In its intellectual development this head is very remarkable. The forehead is at once very large and well formed. It bears the stamp of deep thoughtfulness and comprehensive understanding. It is highly philosophical. It exhibits the presence of an intellect at once perspicacious and perspicuous. There is much critical sagacity and fertility in devising resources in situations of difficulty, much originality, with a tendency to speculate and generalise. Possibly this speculative bias may sometimes interfere with the practical efficiency of some of her projects. Yet since she has scarcely an adequate share of self-reliance, is not sanguine as to the success of her plans, there is reason to suppose that she would attend more closely to particulars, and thereby prevent the unsatisfactory results of hasty generalisation.

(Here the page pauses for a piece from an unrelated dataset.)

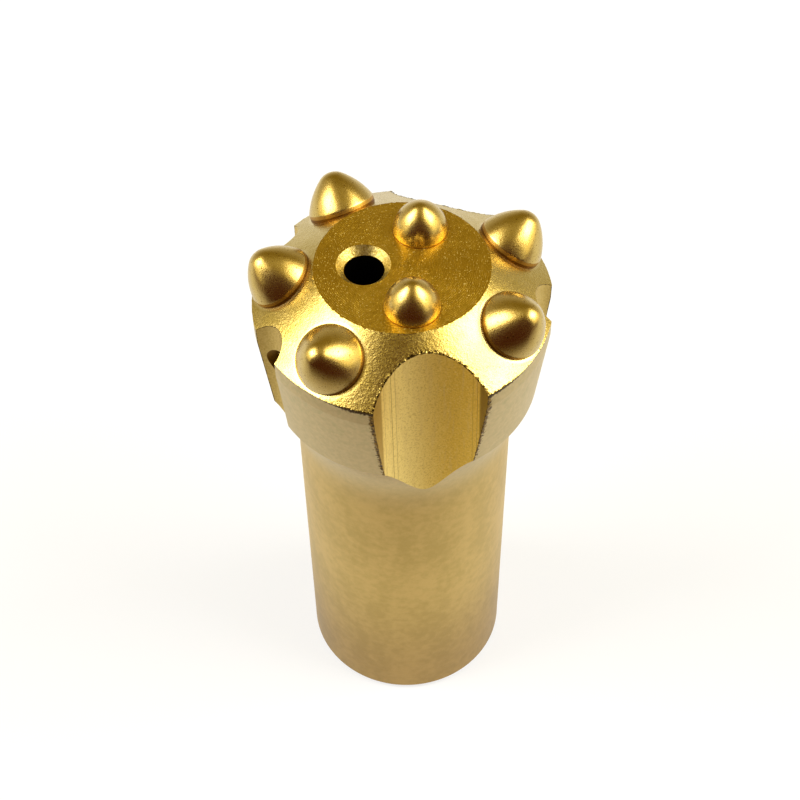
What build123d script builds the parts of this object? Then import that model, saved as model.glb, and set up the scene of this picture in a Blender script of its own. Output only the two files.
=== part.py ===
from build123d import *
from math import cos, radians, sin, sqrt, tan
import os

# A button bit for a rock drill, standing on the foot of its skirt.
# Millimetres, +Z up. The origin is the centre of the socket's mouth, on the bit's axis.
# Places round the axis are angles in degrees from +X. The face flushing hole lies towards -X.

# Steel body, outside
body_height = 86.2
skirt_diameter = 31.0
foot_chamfer = 0.9
neck_radius = 18.6
head_side_height = 14.9
gauge_land_height = 2.5
head_side_taper_angle = 6.2
gauge_edge_diameter = 40.5
face_diameter = 23.5
bevel_angle = 36.0

# Tapered socket for the drill rod, and the water bore above it
socket_mouth_diameter = 23.0
socket_cone_angle = 7.0
socket_depth = 52.0
socket_chamfer = 0.8
water_bore_diameter = 7.0
water_bore_length = 16.0
drill_point_angle = 118.0

# Flushing holes: one from the face to the socket's end, one from a groove to the water bore
face_hole_diameter = 5.4
face_hole_offset = 5.1
face_hole_angle = 181.0
face_hole_lean = 4.0
countersink_diameter = 7.3
countersink_angle = 84.0
side_hole_diameter = 5.4
side_hole_height = 74.1
side_hole_lean = 65.0
side_hole_angle = 209.0

# Flushing grooves, milled down the head by a round cutter. Their depths are measured level, in
# from the gauge edge. The wide grooves' cutter leans away from the axis downwards, so that they
# run out shallow.
wide_groove_diameter = 17.0
wide_groove_lean = 3.7
wide_groove_angles = (75.3, -75.3)
wide_groove_depths = (6.5, 6.0)
narrow_groove_diameter = 6.8
narrow_groove_depth = 2.55
narrow_groove_angles = (0.0, 151.0, side_hole_angle)

# Gauge buttons of hard metal, pressed into seats on the bevel. The inset is their distance in
# from the gauge edge, measured level.
gauge_button_diameter = 9.25
gauge_collar_height = 0.55
gauge_dome_height = 4.7
gauge_nose_radius = 2.5
gauge_shoulder_angle = 22.0
gauge_seat_depth = 7.5
gauge_button_inset = 4.05
gauge_button_lean = 37.0
gauge_button_angles = (29.0, 124.5, 180.5, 238.5, 335.0)

# Face buttons of hard metal, pressed into seats on the flat face. The inset is their distance in
# from the face's edge.
face_button_diameter = 7.5
face_collar_height = 0.25
face_dome_height = 4.15
face_nose_radius = 1.9
face_shoulder_angle = 9.0
face_seat_depth = 7.0
face_button_inset = 4.55
face_button_angles = (74.0, -76.0)

# What both kinds of button share
button_foot_chamfer = 0.8
seat_clearance = 0.0

# How far a cutting tool runs past the surface that it starts from
overrun = 2.0


def tangent(angle):
    """The tangent of an angle in degrees."""
    return tan(radians(angle))


def around(radius, direction, height):
    """The point at a radius and a direction round the axis, at a height."""
    return Vector(radius * cos(radians(direction)), radius * sin(radians(direction)), height)


def leaning(radius, direction, height, lean):
    """A plane there, whose normal leans from +Z away from the axis."""
    normal = around(sin(radians(lean)), direction, cos(radians(lean)))
    sideways = Vector(0, 0, 1).cross(around(1, direction, 0))
    return Plane(around(radius, direction, height), x_dir=sideways, z_dir=normal)


def turned(*edges):
    """A solid turned about the Z axis, from the edges of an outline of (radius, height) points."""
    return revolve(Plane.XZ * make_face(edges), Axis.Z)


def bore(plane, diameter, depth, length_outside=overrun):
    """A round cutting tool along a plane's normal, from a depth behind it to a length in front."""
    on_its_end = (Align.CENTER, Align.CENTER, Align.MIN)
    return plane.offset(-depth) * Cylinder(diameter / 2, depth + length_outside, align=on_its_end)


# Heights and radii of the body that follow from the sizes above
skirt_radius = skirt_diameter / 2
face_radius = face_diameter / 2
gauge_edge_radius = gauge_edge_diameter / 2
gauge_edge_height = body_height - (gauge_edge_radius - face_radius) * tangent(bevel_angle)
head_foot_height = gauge_edge_height - head_side_height
gauge_land_foot = gauge_edge_height - gauge_land_height
head_foot_radius = gauge_edge_radius - (gauge_land_foot - head_foot_height) * tangent(head_side_taper_angle)
neck_rise = sqrt(neck_radius**2 - (skirt_radius + neck_radius - head_foot_radius) ** 2)
neck_height = head_foot_height - neck_rise
narrow_groove_floor_radius = gauge_edge_radius - narrow_groove_depth
gauge_pitch_radius = gauge_edge_radius - gauge_button_inset
face_pitch_radius = face_radius - face_button_inset
gauge_seat_height = body_height - (gauge_pitch_radius - face_radius) * tangent(bevel_angle)


def body_blank():
    """The turned blank: chamfered foot, skirt, hollow neck arc, tapered head, land, bevel, face."""
    foot = [(0, body_height), (0, 0), (skirt_radius - foot_chamfer, 0), (skirt_radius, foot_chamfer)]
    skirt_top = (skirt_radius, neck_height)
    head_foot = (head_foot_radius, head_foot_height)
    gauge_land = [(gauge_edge_radius, gauge_land_foot), (gauge_edge_radius, gauge_edge_height)]
    return turned(
        Polyline(*foot, skirt_top),
        TangentArc(skirt_top, head_foot, tangent=(0, 1)),
        Polyline(head_foot, *gauge_land, (face_radius, body_height), (0, body_height)),
    )


def socket_cut():
    """The tapered socket with its chamfered mouth, its drill point and the water bore above."""
    slope = tangent(socket_cone_angle / 2)
    mouth_radius = socket_mouth_diameter / 2
    chamfer_height = socket_chamfer / (1 - slope)
    end_radius = mouth_radius - socket_depth * slope
    bore_radius = water_bore_diameter / 2
    bore_start = socket_depth + (end_radius - bore_radius) / tangent(drill_point_angle / 2)
    bore_end = socket_depth + water_bore_length
    point_height = bore_end + bore_radius / tangent(drill_point_angle / 2)
    return turned(
        Polyline(
            (0, -overrun),
            (mouth_radius + socket_chamfer + overrun, -overrun),
            (mouth_radius - chamfer_height * slope, chamfer_height),
            (end_radius, socket_depth),
            (bore_radius, bore_start),
            (bore_radius, bore_end),
            (0, point_height),
            close=True,
        )
    )


def groove_cut(diameter, depth, direction, lean=0):
    """One flushing groove, of a depth in from the gauge edge, where it crosses that edge."""
    axis_radius = gauge_edge_radius - depth + diameter / 2 / cos(radians(lean))
    cutter = leaning(axis_radius, direction, gauge_edge_height, -lean)
    length_down = gauge_edge_height - neck_height + overrun
    length_up = body_height - gauge_edge_height + overrun
    return bore(cutter, diameter, length_down, length_up)


def face_hole_cut():
    """The face flushing hole, with its countersink. It leans to the axis, down to the socket's end."""
    mouth = leaning(face_hole_offset, face_hole_angle, body_height, face_hole_lean)
    hole = bore(mouth, face_hole_diameter, (body_height - socket_depth) / cos(radians(face_hole_lean)))
    slope = tangent(countersink_angle / 2)
    depth = (countersink_diameter - face_hole_diameter) / 2 / slope
    sink = Cone(
        face_hole_diameter / 2,
        countersink_diameter / 2 + overrun * slope,
        depth + overrun,
        align=(Align.CENTER, Align.CENTER, Align.MIN),
    )
    return hole + Pos(around(face_hole_offset, face_hole_angle, body_height - depth)) * sink


def side_hole_cut():
    """The side flushing hole, from the floor of its narrow groove down to the axis."""
    mouth = leaning(narrow_groove_floor_radius, side_hole_angle, side_hole_height, side_hole_lean)
    depth = narrow_groove_floor_radius / sin(radians(side_hole_lean))
    return bore(mouth, side_hole_diameter, depth, side_hole_diameter)


def button(diameter, seat_depth, collar, dome, nose_radius, shoulder_angle):
    """A button standing on its foot: chamfer, shank, a flank arc from the shoulder, a round nose."""
    radius = diameter / 2
    shoulder = seat_depth + collar
    turn = radians(shoulder_angle)
    nose_rise = dome - nose_radius
    flank_radius = (radius**2 + nose_rise**2 - nose_radius**2) / (
        2 * (radius * cos(turn) - nose_rise * sin(turn) - nose_radius)
    )
    flank_centre = Vector(radius - flank_radius * cos(turn), shoulder - flank_radius * sin(turn))
    nose_centre = Vector(0, shoulder + nose_rise)
    outward = (nose_centre - flank_centre).normalized()
    blend = nose_centre + outward * nose_radius
    tip = (0, shoulder + dome)
    foot = [(0, 0), (radius - button_foot_chamfer, 0), (radius, button_foot_chamfer)]
    return turned(
        Polyline(tip, *foot, (radius, shoulder)),
        TangentArc((radius, shoulder), (blend.X, blend.Y), tangent=(-sin(turn), cos(turn))),
        TangentArc((blend.X, blend.Y), tip, tangent=(-outward.Y, outward.X)),
    )


def gauge_seat(direction):
    """The plane of a gauge button's seat, on the bevel, with its normal along the button."""
    return leaning(gauge_pitch_radius, direction, gauge_seat_height, gauge_button_lean)


def face_seat(direction):
    """The plane of a face button's seat, on the flat face."""
    return leaning(face_pitch_radius, direction, body_height, 0)


gauge_seats = [gauge_seat(direction) for direction in gauge_button_angles]
face_seats = [face_seat(direction) for direction in face_button_angles]

gauge_button = button(
    gauge_button_diameter,
    gauge_seat_depth,
    gauge_collar_height,
    gauge_dome_height,
    gauge_nose_radius,
    gauge_shoulder_angle,
)
face_button = button(
    face_button_diameter,
    face_seat_depth,
    face_collar_height,
    face_dome_height,
    face_nose_radius,
    face_shoulder_angle,
)

# The body, with everything cut from the blank
bit_body = body_blank() - socket_cut() - face_hole_cut() - side_hole_cut()
for direction, depth in zip(wide_groove_angles, wide_groove_depths):
    bit_body -= groove_cut(wide_groove_diameter, depth, direction, wide_groove_lean)
for direction in narrow_groove_angles:
    bit_body -= groove_cut(narrow_groove_diameter, narrow_groove_depth, direction)
for seat in gauge_seats:
    bit_body -= bore(seat, gauge_button_diameter + 2 * seat_clearance, gauge_seat_depth)
for seat in face_seats:
    bit_body -= bore(seat, face_button_diameter + 2 * seat_clearance, face_seat_depth)

# Named parts, one file each
parts = {"bit_body": bit_body}
for number, seat in enumerate(gauge_seats, start=1):
    parts[f"gauge_button_{number}"] = seat.offset(-gauge_seat_depth) * gauge_button
for number, seat in enumerate(face_seats, start=1):
    parts[f"face_button_{number}"] = seat.offset(-face_seat_depth) * face_button

os.makedirs("parts", exist_ok=True)
for name, shape in parts.items():
    export_step(shape, f"parts/{name}.step")
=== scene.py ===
import math

import bpy
import numpy as np
from mathutils import Matrix, Vector, noise


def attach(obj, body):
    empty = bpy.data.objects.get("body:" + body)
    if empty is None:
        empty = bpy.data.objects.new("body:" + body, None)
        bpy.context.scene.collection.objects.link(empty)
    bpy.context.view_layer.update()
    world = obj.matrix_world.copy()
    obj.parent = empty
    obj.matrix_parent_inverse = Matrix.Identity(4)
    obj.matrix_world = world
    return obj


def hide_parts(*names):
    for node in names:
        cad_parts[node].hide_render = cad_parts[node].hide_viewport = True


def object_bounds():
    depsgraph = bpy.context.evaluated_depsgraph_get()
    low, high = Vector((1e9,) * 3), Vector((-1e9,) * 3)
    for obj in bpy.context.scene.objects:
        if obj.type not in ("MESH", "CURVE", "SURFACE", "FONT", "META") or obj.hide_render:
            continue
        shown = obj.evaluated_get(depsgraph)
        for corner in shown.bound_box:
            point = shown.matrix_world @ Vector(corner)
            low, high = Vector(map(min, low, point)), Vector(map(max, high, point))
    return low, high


# A button bit for a rock drill, gold finished, on a pale studio floor. Metres, +Z up.
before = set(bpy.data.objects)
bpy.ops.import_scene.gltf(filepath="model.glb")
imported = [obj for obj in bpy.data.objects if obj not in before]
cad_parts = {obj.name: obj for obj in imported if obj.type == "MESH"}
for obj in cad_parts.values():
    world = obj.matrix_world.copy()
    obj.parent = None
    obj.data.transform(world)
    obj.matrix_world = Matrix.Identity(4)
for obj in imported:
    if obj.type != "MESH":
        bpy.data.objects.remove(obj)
cad_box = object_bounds()
MM = 0.001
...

This lady possesses a fine organ of language, and can, if she has done her talents justice by exercise, express her sentiments with clearness, precision, and force- sufficiently eloquent but not verbose. In learning a language she would investigate its spirit and structure. The character of the German language would be well adapted to such an organisation. In analysing the motives of human conduct, this lady would display originality and power, but in her mode of investigating mental science she would naturally be imbued with a metaphysical bias; she would perhaps be sceptical of the truth of Gale´s doctrine. But the study of this doctrine, this new system of mental philosophy, would give additional strength to her excellent understanding by rendering it more practical, more attentive to particulars, and contribute to her happiness by impairing to her more correct notions of the dispositions of  those whose acquaintance she may wish to cultivate."
 

This description is considered surprisingly accurate but for two points: CB was very superstitious and believed easily in supernatural things. She learned German but could never reach an even average competence of the language whereas she excelled in French. 

"Gale's doctrine" is supposed to be a misspelling for "Gall's doctrine".